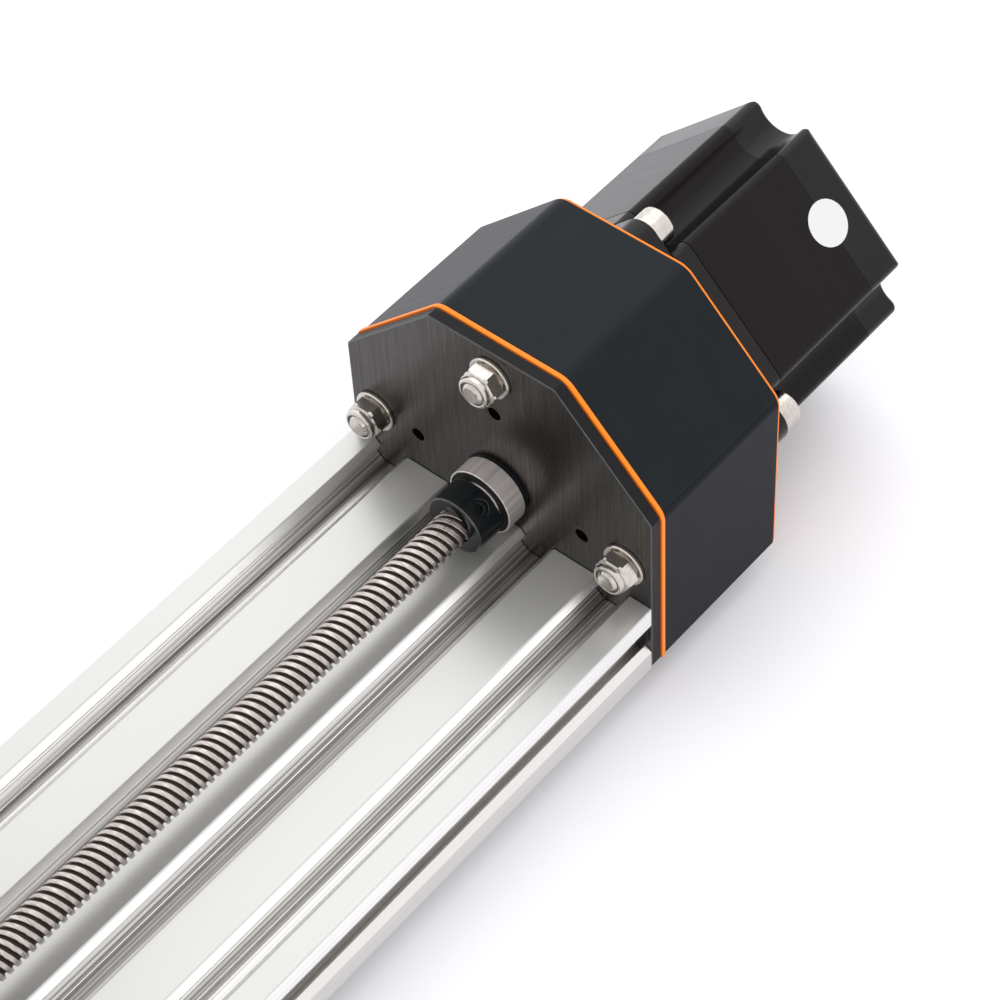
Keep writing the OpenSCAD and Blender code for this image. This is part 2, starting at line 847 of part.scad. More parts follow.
// A lock collar along +Z, with chamfered edges and a hole for its set screw.
module lock_collar() {
    chamfer = 0.3;
    bore_r = screw_d / 2;
    r = collar_d / 2;
    difference() {
        rotate_extrude()
            polygon([
                [bore_r, 0], [r - chamfer, 0], [r, chamfer],
                [r, collar_w - chamfer], [r - chamfer, collar_w], [bore_r, collar_w]
            ]);
        at_set_screw() cylinder(h = r + past, d = set_screw_d);
    }
}

// Children drawn along +Z are put in a collar's set screw hole, pointing outwards.
module at_set_screw() {
    translate([0, 0, collar_w / 2]) rotate([0, 0, -set_screw_angle]) rotate([0, 90, 0]) children();
}

module drive_lock_collar() {
    color(black_steel) on_axis(drive_collar_y) lock_collar();
}

module idler_lock_collar() {
    color(black_steel) on_axis(idler_collar_y) lock_collar();
}

module collar_set_screws() {
    sink = 0.45;
    key_depth = 1.5;
    key_r = 0.28 * set_screw_d;
    length = (collar_d - screw_d) / 2 - sink;
    color(black_steel)
        for (y = [drive_collar_y, idler_collar_y])
            on_axis(y)
                at_set_screw()
                    translate([0, 0, screw_d / 2])
                        difference() {
                            cylinder(h = length, r = set_screw_d / 2 - hole_gap / 2);
                            translate([0, 0, length - key_depth])
                                cylinder(h = key_depth + past, r = key_r, $fn = 6);
                        }
}

module bearing_inner_rings() {
    color(bright_steel)
        for (y = [front_bearing_y, rear_bearing_y, idler_bearing_y])
            on_axis(y) bearing_inner_ring(screw_bearing);
}

// Outer radius of a shim that touches only a bearing's inner ring.
function shim_r(b) = b[0] + 0.8 * race_t(b);

// Shims and a sleeve hold the inner rings between the collars and the coupling.
module bearing_shims() {
    color(bright_steel)
        for (span = [
            [front_bearing_y - shim_t, front_bearing_y], [drive_y - shim_t, drive_y],
            [rear_bearing_y + bearing_w, coupling_y], [idler_bearing_y - shim_t, idler_bearing_y]
        ])
            ring_y(span[0], span[1], shim_r(screw_bearing), screw_d / 2);
}

// A one-piece coupling: crossed slits let it bend, and a clamp at each end grips a shaft.
module shaft_coupling() {
    slit_t = 0.8;
    slit_pitch = 2.4 * slit_t;
    slit_bridge = 0.45 * coupling_d / 2;
    r = coupling_d / 2;
    middle = (screw_end_y + shaft_tip_y) / 2 - coupling_y;
    color(satin_aluminium)
        on_axis(coupling_y)
            difference() {
                cylinder(h = coupling_l, r = r);
                translate([0, 0, -past]) cylinder(h = middle + past, d = screw_d);
                translate([0, 0, middle]) cylinder(h = coupling_l, d = shaft_d);
                for (i = [-2 : 2])
                    translate([0, 0, coupling_l / 2 + i * slit_pitch - slit_t / 2])
                        rotate([0, 0, 90 * i])
                            translate([slit_bridge - r, -r - past, 0])
                                cube([2 * r, 2 * (r + past), slit_t]);
                for (z = [-past, coupling_l - coupling_clamp_l])
                    translate([0, -slit_t / 2, z]) cube([r + past, slit_t, coupling_clamp_l + past]);
                clamp_screw_rods(0);
            }
}

// The clamp screws cross the coupling beside the shafts, with their heads on one side.
module clamp_screw_rods(gap) {
    screw_l = 2 * clamp_screw_half_l;
    head_l = 4;
    for (z = [coupling_clamp_l / 2, coupling_l - coupling_clamp_l / 2])
        translate([clamp_screw_x, clamp_screw_half_l, z]) rotate([90, 0, 0]) {
            cylinder(h = screw_l, r = clamp_screw_r - gap);
            translate([0, 0, -head_l]) cylinder(h = head_l + past, r = clamp_head_r - gap);
        }
}

module coupling_screws() {
    sink = 0.2;
    color(black_steel)
        intersection() {
            on_axis(coupling_y) clamp_screw_rods(hole_gap / 2);
            ring_y(coupling_y, coupling_y + coupling_l, coupling_d / 2 - sink, screw_d / 2 + hole_gap);
        }
}

module motor_shaft() {
    tip_chamfer = 0.5;
    r = shaft_d / 2;
    length = shaft_reach + motor_l - motor_end_wall - moving_gap;
    color(bright_steel)
        on_axis(shaft_tip_y)
            rotate_extrude()
                polygon([[0, 0], [r - tip_chamfer, 0], [r, tip_chamfer], [r, length], [0, length]]);
}

// The rotor is a little shorter than the stack round it.
module motor_rotor() {
    inset = 1;
    y0 = motor_y + front_bell_l;
    color(lamination) ring_y(y0 + inset, y0 + stack_l - inset, rotor_r, shaft_d / 2);
}

// ---------------------------------------------------------------- carriage

module gantry_outline() {
    half = [gantry_w, gantry_l] / 2;
    corners = [for (s = [[-1, -1], [1, -1], [1, 1], [-1, 1]]) [s[0] * half[0], s[1] * half[1]]];
    polygon(rounded(corners, [for (i = [0 : 3]) gantry_corner_r]));
}

// Children are put at the four screws of the nut block.
module at_nut_screws() {
    for (x = [-1, 1], y = [-1, 1])
        translate([x * (nut_w / 2 - nut_screw_inset), gantry_y + y * (nut_l / 2 - nut_screw_inset), 0])
            children();
}

// Children are put at the four payload holes.
module at_payload_holes() {
    for (x = [-1, 1], y = [-1, 1])
        translate([x * payload_x / 2, gantry_y + y * payload_y / 2, 0]) children();
}

// Left wheels run on plain holes, and right wheels on the round bosses of eccentric spacers.
function is_eccentric(spot) = spot[0] > 0;
function eccentric_x(spot) = is_eccentric(spot) ? eccentric_offset : 0;
function eccentric_boss_r() = bolt_d / 2 + eccentric_offset + 0.6;
function wheel_hole_r(spot) = hole_gap + (is_eccentric(spot) ? eccentric_boss_r() : bolt_d / 2);

module gantry_plate() {
    cut_h = gantry_t + 2 * past;
    color(black_anodised)
        difference() {
            translate([0, gantry_y, gantry_z]) linear_extrude(gantry_t) gantry_outline();
            translate([0, 0, gantry_z - past]) {
                for (spot = wheel_spots)
                    translate([spot[0] + eccentric_x(spot), spot[1], 0])
                        cylinder(h = cut_h, r = wheel_hole_r(spot));
                at_nut_screws() cylinder(h = cut_h, r = bolt_d / 2 + hole_gap);
                at_payload_holes() cylinder(h = cut_h, r = bolt_d / 2 + hole_gap);
            }
        }
}

// The nut block runs on the screw, and its slit takes up backlash.
module nut_block() {
    slit_t = 1.2;
    slit_y = nut_l / 4 - slit_t;
    slit_bridge = 0.2 * nut_w;
    nut_z = axis_z - nut_below;
    block_h = gantry_z - nut_z;
    color(white_plastic)
        difference() {
            translate([-nut_w / 2, gantry_y - nut_l / 2, nut_z]) cube([nut_w, nut_l, block_h]);
            axis_hole(gantry_y - nut_l / 2, gantry_y + nut_l / 2, screw_d / 2 + running_gap);
            translate([-nut_w / 2 - past, gantry_y + slit_y, nut_z - past])
                cube([nut_w - slit_bridge + past, slit_t, block_h + 2 * past]);
            at_nut_screws() translate([0, 0, gantry_z - nut_screw_grip - past])
                cylinder(h = nut_screw_grip + 2 * past, r = bolt_d / 2 + hole_gap / 2);
        }
}

module nut_block_screws() {
    color(bright_steel)
        at_nut_screws()
            translate([0, 0, gantry_z + gantry_t])
                rotate([180, 0, 0]) button_screw(gantry_t + nut_screw_grip);
}

module wheel_bolts() {
    color(bright_steel)
        at_wheels() translate([0, 0, wheel_z - wheel_stack_h / 2]) button_screw(wheel_bolt_l);
}

module wheel_nuts() {
    color(bright_steel)
        at_wheels() translate([0, 0, gantry_z + gantry_t]) lock_nut();
}

module wheel_spacers() {
    color(satin_aluminium)
        for (spot = wheel_spots)
            translate([spot[0], spot[1], spacer_z])
                ring(gantry_z - spacer_z - (is_eccentric(spot) ? eccentric_h : 0),
                    washer_d / 2, bolt_d / 2 + hole_gap);
}

// An eccentric spacer: a hexagon under the plate and a boss in it, both off the bolt's axis.
module eccentric_spacers() {
    boss_sink = 0.5;
    color(bright_steel)
        for (spot = wheel_spots)
            if (is_eccentric(spot))
                translate([spot[0], spot[1], gantry_z])
                    difference() {
                        translate([eccentric_offset, 0, 0]) {
                            translate([0, 0, -eccentric_h])
                                cylinder(h = eccentric_h, r = washer_d / sqrt(3), $fn = 6);
                            cylinder(h = gantry_t - boss_sink, r = eccentric_boss_r());
                        }
                        translate([0, 0, -eccentric_h - past])
                            cylinder(h = eccentric_h + gantry_t + 2 * past, r = bolt_d / 2 + hole_gap);
                    }
}

module wheel_shims() {
    color(bright_steel)
        at_wheels()
            for (z = [wheel_z - shim_t / 2, spacer_z - shim_t])
                translate([0, 0, z]) ring(shim_t, shim_r(wheel_bearing), bolt_d / 2 + hole_gap);
}

// Heights of each wheel's two bearings.
function wheel_bearing_z() = [wheel_z - wheel_stack_h / 2, wheel_z + shim_t / 2];

module wheel_inner_rings() {
    color(bright_steel)
        at_wheels()
            for (z = wheel_bearing_z())
                translate([0, 0, z]) bearing_inner_ring(wheel_bearing);
}

// ---------------------------------------------------------------- wheels

// A V wheel, with a rib between its two bearings.
module wheel(spot) {
    tip_r = wheel_d / 2;
    shoulder_r = wheel_shoulder_r;
    edge = 0.3;
    seat_r = bearing_d / 2;
    half = wheel_w / 2;
    tip = wheel_tip_half_w;
    flank = tip + tip_r - shoulder_r;
    upper = [
        [shoulder_r, flank], [shoulder_r, half - edge], [shoulder_r - edge, half], [seat_r, half],
        [seat_r, shim_t / 2], [seat_r - race_t(wheel_bearing), shim_t / 2]
    ];
    lower = [for (i = [len(upper) - 1 : -1 : 0]) [upper[i][0], -upper[i][1]]];
    color(black_plastic)
        translate([spot[0], spot[1], wheel_z])
            rotate_extrude() polygon(concat([[tip_r, -tip], [tip_r, tip]], upper, lower));
}

module wheel_bearings(spot) {
    color(bright_steel)
        for (z = wheel_bearing_z())
            translate([spot[0], spot[1], z]) {
                bearing_outer_ring(wheel_bearing);
                bearing_shields(wheel_bearing);
                bearing_balls(wheel_bearing);
            }
}

// ---------------------------------------------------------------- nodes

beam();
drive_end_plate();
drive_plate_screws();
front_liner();
coupler_housing();
rear_liner();
motor_front_bell();
motor_stack();
motor_rear_bell();
motor_windings();
motor_bearings();
motor_case_screws();
motor_socket();
motor_label();
motor_bolts();
motor_washers();
motor_nuts();
drive_bearing_outer_rings();
drive_bearing_shields();
drive_bearing_balls();
drive_bearing_spacer();
idler_plate();
idler_plate_screws();
idler_bearing_outer_ring();
idler_bearing_shields();
idler_bearing_balls();
lead_screw();
drive_lock_collar();
idler_lock_collar();
collar_set_screws();
bearing_inner_rings();
bearing_shims();
shaft_coupling();
coupling_screws();
motor_shaft();
motor_rotor();
gantry_plate();
nut_block();
nut_block_screws();
wheel_bolts();
wheel_nuts();
wheel_spacers();
eccentric_spacers();
wheel_shims();
wheel_inner_rings();
wheel(wheel_spots[0]);  // wheel_front_left
wheel_bearings(wheel_spots[0]);  // wheel_front_left_bearings
wheel(wheel_spots[1]);  // wheel_rear_left
wheel_bearings(wheel_spots[1]);  // wheel_rear_left_bearings
wheel(wheel_spots[2]);  // wheel_front_right
wheel_bearings(wheel_spots[2]);  // wheel_front_right_bearings
wheel(wheel_spots[3]);  // wheel_rear_right
wheel_bearings(wheel_spots[3]);  // wheel_rear_right_bearings
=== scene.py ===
# %% [markdown]
# # A lead screw linear module
# A lead screw linear module turns a motor's rotation into a straight, exact movement. A slotted
# aluminium beam carries everything. A stepper motor, at the far end, turns a long screw, and the
# screw pushes a carriage that rolls along the beam on four wheels.
#
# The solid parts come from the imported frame, in metres: X runs across the beam, Y along it
# towards the motor, and Z up. Each step below takes one piece or one finish, says what it is on
# the real module, and makes it with the Blender tool that suits it.

# %% Load the frame
import json
import math

import bmesh
import bpy
from mathutils import Euler, Matrix, Vector

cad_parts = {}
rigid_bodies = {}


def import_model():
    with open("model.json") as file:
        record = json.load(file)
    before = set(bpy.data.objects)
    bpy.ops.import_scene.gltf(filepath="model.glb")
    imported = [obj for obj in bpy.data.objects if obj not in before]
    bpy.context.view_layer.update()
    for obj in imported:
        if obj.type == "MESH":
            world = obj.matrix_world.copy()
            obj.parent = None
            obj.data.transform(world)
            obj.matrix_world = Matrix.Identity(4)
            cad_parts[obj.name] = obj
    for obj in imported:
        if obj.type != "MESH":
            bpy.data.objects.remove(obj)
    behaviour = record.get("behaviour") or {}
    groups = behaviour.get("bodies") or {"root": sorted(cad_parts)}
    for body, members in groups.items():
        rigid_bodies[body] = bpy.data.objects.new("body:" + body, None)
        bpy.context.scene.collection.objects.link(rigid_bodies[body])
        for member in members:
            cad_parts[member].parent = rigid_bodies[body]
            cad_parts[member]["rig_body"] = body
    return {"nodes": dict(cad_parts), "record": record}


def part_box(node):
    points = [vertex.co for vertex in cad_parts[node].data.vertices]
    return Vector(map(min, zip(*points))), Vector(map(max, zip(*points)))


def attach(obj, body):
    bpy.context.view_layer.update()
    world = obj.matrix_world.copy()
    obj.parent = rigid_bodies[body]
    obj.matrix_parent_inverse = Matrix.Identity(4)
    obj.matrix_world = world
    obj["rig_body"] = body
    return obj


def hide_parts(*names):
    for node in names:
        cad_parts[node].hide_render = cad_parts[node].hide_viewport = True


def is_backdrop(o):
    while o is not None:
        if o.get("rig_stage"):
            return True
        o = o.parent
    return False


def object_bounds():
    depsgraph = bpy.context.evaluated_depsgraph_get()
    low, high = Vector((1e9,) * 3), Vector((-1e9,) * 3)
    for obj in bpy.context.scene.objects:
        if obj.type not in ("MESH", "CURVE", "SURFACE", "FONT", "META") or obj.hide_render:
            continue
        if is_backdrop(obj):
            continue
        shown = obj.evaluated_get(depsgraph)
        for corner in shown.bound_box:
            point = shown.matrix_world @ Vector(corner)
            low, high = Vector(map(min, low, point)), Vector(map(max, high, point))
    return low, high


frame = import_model()
solid_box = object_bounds()
slot_of = {row["node"]: row["material_slot"] for row in frame["record"]["subparts"]}
body_of = {node: piece["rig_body"] for node, piece in frame["nodes"].items()}
MM = 0.001

# %% [markdown]
# ## Sizes
# Every place below is measured from the solids, so that a detailed piece sits exactly where the
# plain one does. Most of the drive end turns about one line, the screw's axis, so its height is
# measured once and used for every round piece on it.

# %% Measure the main lines
def low(node):
    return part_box(node)[0]


def high(node):
    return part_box(node)[1]


axis_height = (low("lead_screw").z + high("lead_screw").z) / 2
floor_height = solid_box[0].z
plate_front = low("drive_end_plate").y
print(f"axis {axis_height / MM:.2f} mm up, plate at {plate_front / MM:.1f} mm")

# %% [markdown]
# ## Wiring nodes as sums
# Materials and Geometry Nodes are both graphs of small nodes. Linking them one by one makes long
# code that hides the idea, so one small class wraps an output socket and lets `a * b + c` add the
# Math nodes by itself. Everything that isn't arithmetic comes from one method, `add`.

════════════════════

### EXERCISE DETAILS
In the listing, find all lines with the string "groups" and copy them.

### RESULT OF THIS EXERCISE
    groups = behaviour.get("bodies") or {"root": sorted(cad_parts)}
    for body, members in groups.items():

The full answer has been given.